I just started graduate school in the Fall, and I think it might have been something of a mistake. I don't know what went wrong -- wring pills, wrong doctor, wrong church, wrong me -- but I can't focus or concentrate at all. Nothing gets done. I haven't started researching my term papers yet, and haven't even finalized my topic for one. I feel paralyzed, alternating between feeling numb, feeling on the verge of tears, and feeling like I'm about to have a panic attack.
I'm supossed to be excercising and eating healthy, but I don't have time; my mother thinks a sunlamp and vitamins will cure me. Because I don't have time, I feel more and more as if I'm slipping away.
I can't stop thinking about the reasons why I should never have started this program. I want to teach CEGEP, mostly because I can't be a priest, which is what I really want (Catholic). The program coordinator yelled at me because I didn't take Biblical Greek, even though I'm studying French Church History. My supervisor tells me everything I want to do is too broad and, in general, hates all my ideas. Everything makes me feel stupid. I can't help thinking back to the time when that annoying psychiatrist told me I'd never be able to go back to school, and that I shouldn't. Maybe he was right; who knows anymore. I don't know why I can't get anything done. Instead of working, I spend hours staring at a blank computer screen, visiting Webkinz world, looking up first aid principles and my symptoms online. I'm tired of not being able to focus for more than 5 minutes at a time.

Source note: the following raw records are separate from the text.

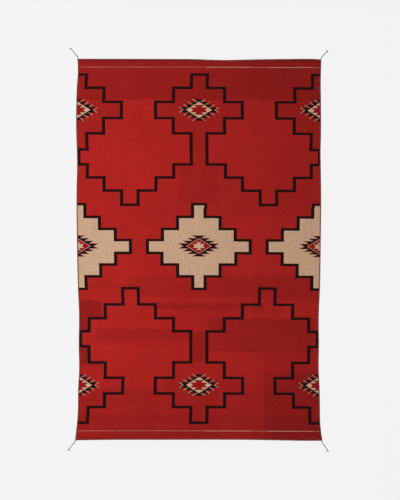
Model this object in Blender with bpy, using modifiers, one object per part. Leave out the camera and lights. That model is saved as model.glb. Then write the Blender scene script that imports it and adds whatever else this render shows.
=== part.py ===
"""Handwoven wool rug, lying flat and face up, with its length along Y.

One tapestry-woven cloth, a cord along each of its four edges, and at each corner a short twisted tie
that ends in a knot. Metres, +Z up, the floor at Z 0, the origin under the middle of the rug.
"""

from collections import namedtuple
from math import cos, pi, radians, sin

import bmesh
import bpy
import numpy as np
from mathutils import Matrix, Vector

# Driving dimensions
RUG_LENGTH = 1.910
CLOTH_THICKNESS = 0.003
CLOTH_EDGE_ROUNDING = 0.0011
EDGE_CORD = 0.0042
TIE_CORD = 0.0042
GAP = 0.0003

# Steps of the meshes
CLOTH_COLUMNS = 22
CLOTH_ROWS = 36
TIE_STEP = 0.00165

# A tie's two plies make the cord this much wider one way and narrower the other, and turn once in a pitch.
# A tie goes straight on from its side cord for the lead-in before it bends.
PLY_SWELL = 0.22
TIE_LEAD_IN = 0.0025
TWIST_PITCH = 0.0132

HALF_LENGTH = RUG_LENGTH / 2

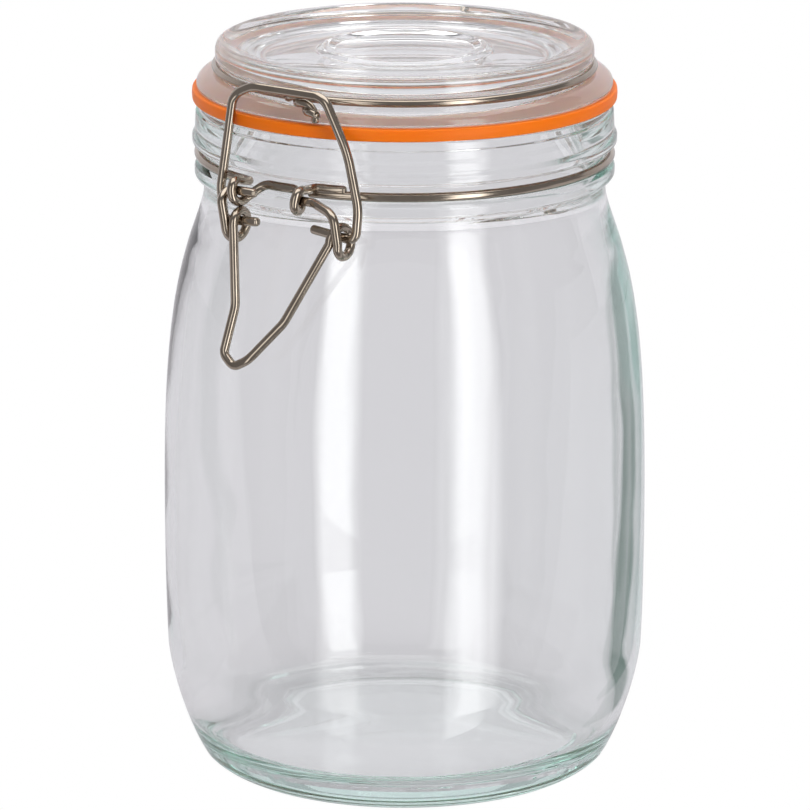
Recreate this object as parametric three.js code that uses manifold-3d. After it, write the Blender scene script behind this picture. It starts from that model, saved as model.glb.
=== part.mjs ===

I don't think I have very good stress-management skills. My main way to deal with rising panic right now is to go out and buy new Webkinz, which I then hide (some of them) in my room so that my parents won't know how much I'm obsessed with them. I know the reason that they make me feel better is because I have the thought in the back of my mind that I can't kill myself because I haven't adopted them all yet. This is very strange, because I don't actually want to die, though I have in the past. Nevertheless, I have this thought, and that very fact is profoundly disturbing. This is like a strange kind of insurance policy that's cute and fluffy but increasingly expensive (though less so than an ambulance bill).
I guess what I really need -- or part of what I need -- is just a place to vent about my life, what I'm feeling, what's been happening to me. I can't really talk to my psychiatrist about anything useful anymore: I love him, but he's kind of useless. I had to spend all summer convincing him that my meds are not adequate, and they're still not working. I am scared that it will all fall apart, that I'll break into a million little glass pieces. I haven't cut myself in two years, but now I find myself obsessing about it: whether it will help, whether I should go out now and buy clean blades so I'm ready...you know there's something wrong with you when you have extensive research on sterilization, first aid, blood loss parameters, and emergency knowledge of how to use a tourniquet (which should, of course, never be attempted by a non-professional like me since there is a high risk of tissue necrosis if not done or treated properly). Anyway, though this has worked in the past I don't really want to go there: I am tired of the horrible scars because I don't go get stiches, long sleeves in summer. The fact that I'm pretty much out of space that I'm absolutely certain does not cover a major vein or artery.
So. Here I stand. I suppose what I really want is just the ability to write these things, though any constructive advice would be much appreciated.
ps please forgive any typos that might be in here.